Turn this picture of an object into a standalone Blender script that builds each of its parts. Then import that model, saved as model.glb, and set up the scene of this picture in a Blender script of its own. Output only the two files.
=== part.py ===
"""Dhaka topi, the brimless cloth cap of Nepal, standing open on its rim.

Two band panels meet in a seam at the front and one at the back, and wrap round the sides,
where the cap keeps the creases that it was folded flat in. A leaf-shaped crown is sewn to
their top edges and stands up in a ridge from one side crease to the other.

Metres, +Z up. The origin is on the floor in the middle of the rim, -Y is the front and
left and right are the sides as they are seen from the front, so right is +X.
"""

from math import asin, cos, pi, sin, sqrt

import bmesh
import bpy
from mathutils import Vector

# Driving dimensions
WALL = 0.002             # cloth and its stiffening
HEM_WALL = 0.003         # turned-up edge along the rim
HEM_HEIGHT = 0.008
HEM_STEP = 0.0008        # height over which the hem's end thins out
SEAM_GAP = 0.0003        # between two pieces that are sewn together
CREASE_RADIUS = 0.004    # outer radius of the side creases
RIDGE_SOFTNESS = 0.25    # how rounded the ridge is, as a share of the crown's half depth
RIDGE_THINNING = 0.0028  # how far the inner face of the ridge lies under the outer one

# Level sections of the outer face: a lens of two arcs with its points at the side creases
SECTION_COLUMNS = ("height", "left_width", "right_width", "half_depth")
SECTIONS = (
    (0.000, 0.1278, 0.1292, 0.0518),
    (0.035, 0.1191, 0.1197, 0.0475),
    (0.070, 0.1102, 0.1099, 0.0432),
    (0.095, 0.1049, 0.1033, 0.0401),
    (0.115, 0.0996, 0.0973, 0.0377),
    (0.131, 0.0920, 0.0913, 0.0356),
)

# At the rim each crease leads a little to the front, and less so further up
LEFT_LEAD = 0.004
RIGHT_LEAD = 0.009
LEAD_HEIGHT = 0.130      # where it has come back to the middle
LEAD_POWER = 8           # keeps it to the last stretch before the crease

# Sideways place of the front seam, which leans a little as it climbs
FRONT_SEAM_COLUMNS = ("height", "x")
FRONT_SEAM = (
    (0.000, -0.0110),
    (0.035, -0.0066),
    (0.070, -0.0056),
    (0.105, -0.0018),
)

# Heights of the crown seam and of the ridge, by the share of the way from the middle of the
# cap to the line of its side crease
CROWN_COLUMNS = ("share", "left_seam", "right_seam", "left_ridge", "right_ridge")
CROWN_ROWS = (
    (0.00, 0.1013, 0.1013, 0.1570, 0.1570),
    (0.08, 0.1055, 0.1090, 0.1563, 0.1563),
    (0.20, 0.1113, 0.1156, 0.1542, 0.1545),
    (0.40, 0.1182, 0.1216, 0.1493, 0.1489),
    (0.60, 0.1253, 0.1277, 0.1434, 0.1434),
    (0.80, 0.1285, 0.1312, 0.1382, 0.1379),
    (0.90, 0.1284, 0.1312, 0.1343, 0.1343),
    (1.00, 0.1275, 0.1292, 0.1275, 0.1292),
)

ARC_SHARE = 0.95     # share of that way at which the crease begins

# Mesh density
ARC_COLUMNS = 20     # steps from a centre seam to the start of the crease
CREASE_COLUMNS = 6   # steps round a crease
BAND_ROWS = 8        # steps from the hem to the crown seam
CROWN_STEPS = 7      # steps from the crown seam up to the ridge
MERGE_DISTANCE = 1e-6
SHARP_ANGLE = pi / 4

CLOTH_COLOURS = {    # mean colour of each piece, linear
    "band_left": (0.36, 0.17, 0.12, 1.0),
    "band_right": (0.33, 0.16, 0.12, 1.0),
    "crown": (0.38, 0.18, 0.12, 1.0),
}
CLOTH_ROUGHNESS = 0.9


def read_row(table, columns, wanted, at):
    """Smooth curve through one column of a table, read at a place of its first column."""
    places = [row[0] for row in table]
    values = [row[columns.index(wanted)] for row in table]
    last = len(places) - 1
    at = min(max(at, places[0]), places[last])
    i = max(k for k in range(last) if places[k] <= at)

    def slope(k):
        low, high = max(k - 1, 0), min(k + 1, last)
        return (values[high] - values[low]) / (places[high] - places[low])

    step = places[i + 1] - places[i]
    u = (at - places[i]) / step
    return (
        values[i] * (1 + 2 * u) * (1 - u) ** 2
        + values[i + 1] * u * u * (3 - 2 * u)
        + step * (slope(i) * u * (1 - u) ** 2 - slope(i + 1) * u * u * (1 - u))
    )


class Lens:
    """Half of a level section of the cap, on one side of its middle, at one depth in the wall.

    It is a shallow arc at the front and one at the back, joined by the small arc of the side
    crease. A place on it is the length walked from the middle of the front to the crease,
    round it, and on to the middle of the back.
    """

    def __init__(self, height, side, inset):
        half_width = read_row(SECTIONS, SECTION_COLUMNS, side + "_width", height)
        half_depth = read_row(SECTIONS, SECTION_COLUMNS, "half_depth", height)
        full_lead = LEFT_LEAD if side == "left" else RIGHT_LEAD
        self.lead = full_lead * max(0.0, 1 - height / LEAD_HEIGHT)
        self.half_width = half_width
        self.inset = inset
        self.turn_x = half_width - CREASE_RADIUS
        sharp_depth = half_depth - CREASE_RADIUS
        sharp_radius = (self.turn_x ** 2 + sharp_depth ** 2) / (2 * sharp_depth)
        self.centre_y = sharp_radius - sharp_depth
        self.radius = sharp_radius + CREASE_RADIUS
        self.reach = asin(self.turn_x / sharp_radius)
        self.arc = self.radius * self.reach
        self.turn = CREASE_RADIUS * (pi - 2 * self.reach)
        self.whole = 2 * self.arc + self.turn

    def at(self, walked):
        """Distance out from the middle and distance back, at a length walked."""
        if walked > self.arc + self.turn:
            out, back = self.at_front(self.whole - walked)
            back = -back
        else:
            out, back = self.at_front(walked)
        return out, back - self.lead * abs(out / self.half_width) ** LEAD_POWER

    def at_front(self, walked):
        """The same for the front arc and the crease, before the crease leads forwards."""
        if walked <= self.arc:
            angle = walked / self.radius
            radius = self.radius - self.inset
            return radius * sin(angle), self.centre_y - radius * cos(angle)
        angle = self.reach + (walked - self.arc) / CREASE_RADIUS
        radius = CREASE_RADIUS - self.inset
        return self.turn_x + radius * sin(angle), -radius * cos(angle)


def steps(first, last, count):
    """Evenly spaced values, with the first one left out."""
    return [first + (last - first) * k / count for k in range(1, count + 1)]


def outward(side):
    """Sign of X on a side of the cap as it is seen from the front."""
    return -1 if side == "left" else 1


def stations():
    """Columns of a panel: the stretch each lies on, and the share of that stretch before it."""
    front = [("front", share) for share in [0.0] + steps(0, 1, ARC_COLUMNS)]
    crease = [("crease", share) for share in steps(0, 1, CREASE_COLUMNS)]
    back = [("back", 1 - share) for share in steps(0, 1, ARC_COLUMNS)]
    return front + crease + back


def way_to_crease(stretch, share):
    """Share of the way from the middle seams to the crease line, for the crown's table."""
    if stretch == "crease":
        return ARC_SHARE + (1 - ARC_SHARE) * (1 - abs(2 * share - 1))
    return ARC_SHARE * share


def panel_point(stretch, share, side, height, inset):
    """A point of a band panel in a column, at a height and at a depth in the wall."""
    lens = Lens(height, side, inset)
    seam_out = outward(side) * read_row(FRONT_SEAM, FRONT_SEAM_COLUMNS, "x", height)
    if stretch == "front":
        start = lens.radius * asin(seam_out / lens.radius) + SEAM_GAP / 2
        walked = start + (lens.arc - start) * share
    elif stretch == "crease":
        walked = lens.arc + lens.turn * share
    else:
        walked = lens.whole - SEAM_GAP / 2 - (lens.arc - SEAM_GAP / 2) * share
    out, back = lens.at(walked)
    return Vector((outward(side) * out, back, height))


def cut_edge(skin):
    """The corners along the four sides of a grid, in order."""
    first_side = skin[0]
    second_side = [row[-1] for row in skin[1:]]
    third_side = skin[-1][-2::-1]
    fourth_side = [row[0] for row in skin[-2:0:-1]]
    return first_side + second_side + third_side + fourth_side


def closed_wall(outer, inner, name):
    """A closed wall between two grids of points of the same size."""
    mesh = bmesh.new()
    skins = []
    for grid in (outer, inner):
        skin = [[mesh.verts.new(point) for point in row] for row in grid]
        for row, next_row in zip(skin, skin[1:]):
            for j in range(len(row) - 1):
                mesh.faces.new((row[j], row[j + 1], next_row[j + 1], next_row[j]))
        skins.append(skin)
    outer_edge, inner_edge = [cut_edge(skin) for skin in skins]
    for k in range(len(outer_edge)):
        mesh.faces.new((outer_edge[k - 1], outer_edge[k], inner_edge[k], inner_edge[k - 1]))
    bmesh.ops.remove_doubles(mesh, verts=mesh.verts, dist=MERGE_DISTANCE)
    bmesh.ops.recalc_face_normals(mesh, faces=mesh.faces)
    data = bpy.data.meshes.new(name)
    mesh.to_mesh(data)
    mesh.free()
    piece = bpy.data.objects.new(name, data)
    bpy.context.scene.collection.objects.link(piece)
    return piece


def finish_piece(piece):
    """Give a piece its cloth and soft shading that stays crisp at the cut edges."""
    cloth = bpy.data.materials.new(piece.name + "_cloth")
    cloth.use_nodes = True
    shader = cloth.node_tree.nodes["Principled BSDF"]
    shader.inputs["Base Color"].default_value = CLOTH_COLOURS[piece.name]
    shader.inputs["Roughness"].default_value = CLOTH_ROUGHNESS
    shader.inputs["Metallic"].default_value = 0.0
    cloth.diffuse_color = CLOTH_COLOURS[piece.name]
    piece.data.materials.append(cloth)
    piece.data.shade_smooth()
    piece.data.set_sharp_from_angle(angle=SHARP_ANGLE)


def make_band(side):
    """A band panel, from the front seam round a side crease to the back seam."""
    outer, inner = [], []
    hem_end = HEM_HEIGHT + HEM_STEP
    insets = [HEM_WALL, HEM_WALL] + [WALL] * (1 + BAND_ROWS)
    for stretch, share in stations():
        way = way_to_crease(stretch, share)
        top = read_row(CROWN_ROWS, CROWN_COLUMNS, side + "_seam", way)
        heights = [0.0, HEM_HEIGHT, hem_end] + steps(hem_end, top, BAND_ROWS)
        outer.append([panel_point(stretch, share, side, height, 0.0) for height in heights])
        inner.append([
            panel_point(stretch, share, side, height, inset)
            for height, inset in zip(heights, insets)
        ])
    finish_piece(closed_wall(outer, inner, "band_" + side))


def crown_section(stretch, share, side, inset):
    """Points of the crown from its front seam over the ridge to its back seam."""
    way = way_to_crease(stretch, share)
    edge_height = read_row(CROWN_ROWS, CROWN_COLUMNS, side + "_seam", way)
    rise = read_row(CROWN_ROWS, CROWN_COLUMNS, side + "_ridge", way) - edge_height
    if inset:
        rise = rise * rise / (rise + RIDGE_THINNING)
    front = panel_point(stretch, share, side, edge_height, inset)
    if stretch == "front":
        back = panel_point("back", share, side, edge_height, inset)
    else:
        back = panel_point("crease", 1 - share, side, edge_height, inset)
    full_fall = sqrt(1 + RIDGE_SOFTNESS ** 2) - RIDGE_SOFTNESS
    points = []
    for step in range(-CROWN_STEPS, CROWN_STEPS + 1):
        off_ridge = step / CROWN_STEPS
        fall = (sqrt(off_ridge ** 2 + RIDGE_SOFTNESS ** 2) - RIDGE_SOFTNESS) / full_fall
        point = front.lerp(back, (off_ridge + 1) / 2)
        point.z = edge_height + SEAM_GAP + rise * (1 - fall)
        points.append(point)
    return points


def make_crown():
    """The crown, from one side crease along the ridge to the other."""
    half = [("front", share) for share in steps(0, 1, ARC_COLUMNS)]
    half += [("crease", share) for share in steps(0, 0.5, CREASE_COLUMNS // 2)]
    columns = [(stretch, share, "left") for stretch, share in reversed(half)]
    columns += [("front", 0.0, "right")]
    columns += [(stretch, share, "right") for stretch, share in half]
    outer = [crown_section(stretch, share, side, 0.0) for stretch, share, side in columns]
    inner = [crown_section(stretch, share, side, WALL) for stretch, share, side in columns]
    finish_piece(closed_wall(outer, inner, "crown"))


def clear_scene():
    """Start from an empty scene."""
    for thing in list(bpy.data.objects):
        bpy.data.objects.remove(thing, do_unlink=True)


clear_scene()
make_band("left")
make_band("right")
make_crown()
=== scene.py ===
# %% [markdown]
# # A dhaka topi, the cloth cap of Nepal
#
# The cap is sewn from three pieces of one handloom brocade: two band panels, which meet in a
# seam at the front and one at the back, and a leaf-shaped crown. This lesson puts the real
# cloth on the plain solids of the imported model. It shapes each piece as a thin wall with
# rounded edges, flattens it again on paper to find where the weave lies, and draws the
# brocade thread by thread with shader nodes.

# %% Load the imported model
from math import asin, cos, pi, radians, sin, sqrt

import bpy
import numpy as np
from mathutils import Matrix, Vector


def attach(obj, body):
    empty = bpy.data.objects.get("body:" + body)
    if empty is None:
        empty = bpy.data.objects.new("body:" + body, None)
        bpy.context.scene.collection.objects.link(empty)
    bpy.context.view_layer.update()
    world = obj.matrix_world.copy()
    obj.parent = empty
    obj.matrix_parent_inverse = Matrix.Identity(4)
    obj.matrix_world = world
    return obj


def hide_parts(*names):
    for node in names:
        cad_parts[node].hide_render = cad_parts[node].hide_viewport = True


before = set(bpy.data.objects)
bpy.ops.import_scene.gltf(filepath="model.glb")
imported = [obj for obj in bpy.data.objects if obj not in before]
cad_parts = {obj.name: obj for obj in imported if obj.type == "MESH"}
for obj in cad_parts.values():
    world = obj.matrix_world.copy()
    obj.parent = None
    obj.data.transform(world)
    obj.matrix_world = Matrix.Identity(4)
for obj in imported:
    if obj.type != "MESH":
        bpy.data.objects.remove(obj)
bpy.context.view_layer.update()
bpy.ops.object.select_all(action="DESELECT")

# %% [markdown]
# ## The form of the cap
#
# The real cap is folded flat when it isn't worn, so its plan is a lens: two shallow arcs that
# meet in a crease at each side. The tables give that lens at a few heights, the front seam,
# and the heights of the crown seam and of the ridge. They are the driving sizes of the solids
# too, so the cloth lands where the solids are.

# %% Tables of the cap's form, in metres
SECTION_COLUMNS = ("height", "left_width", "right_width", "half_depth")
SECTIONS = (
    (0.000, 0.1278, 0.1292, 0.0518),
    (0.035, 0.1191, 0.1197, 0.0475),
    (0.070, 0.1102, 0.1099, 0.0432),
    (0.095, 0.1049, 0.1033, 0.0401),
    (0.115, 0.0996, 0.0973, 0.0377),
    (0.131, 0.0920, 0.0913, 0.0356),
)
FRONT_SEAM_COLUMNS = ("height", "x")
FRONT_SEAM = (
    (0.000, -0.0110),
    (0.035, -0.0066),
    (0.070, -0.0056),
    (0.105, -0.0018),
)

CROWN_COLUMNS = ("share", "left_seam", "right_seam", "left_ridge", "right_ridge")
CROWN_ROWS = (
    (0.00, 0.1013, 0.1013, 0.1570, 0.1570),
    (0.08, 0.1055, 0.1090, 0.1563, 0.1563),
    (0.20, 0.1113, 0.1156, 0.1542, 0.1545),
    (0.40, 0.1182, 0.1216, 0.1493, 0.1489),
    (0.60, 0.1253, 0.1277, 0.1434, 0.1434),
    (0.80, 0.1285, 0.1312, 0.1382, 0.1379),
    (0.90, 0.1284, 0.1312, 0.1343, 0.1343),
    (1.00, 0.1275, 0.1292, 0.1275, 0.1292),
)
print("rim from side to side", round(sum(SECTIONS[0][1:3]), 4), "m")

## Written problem
Exact duplication is required for the lines above, from the line that contains "bpy.data.objects.remove(obj)" to the line that contains "# too, so the", inclusive; omit all others.

## Answer for the task
        bpy.data.objects.remove(obj)
bpy.context.view_layer.update()
bpy.ops.object.select_all(action="DESELECT")

# %% [markdown]
# ## The form of the cap
#
# The real cap is folded flat when it isn't worn, so its plan is a lens: two shallow arcs that
# meet in a crease at each side. The tables give that lens at a few heights, the front seam,
# and the heights of the crown seam and of the ridge. They are the driving sizes of the solids
# too, so the cloth lands where the solids are.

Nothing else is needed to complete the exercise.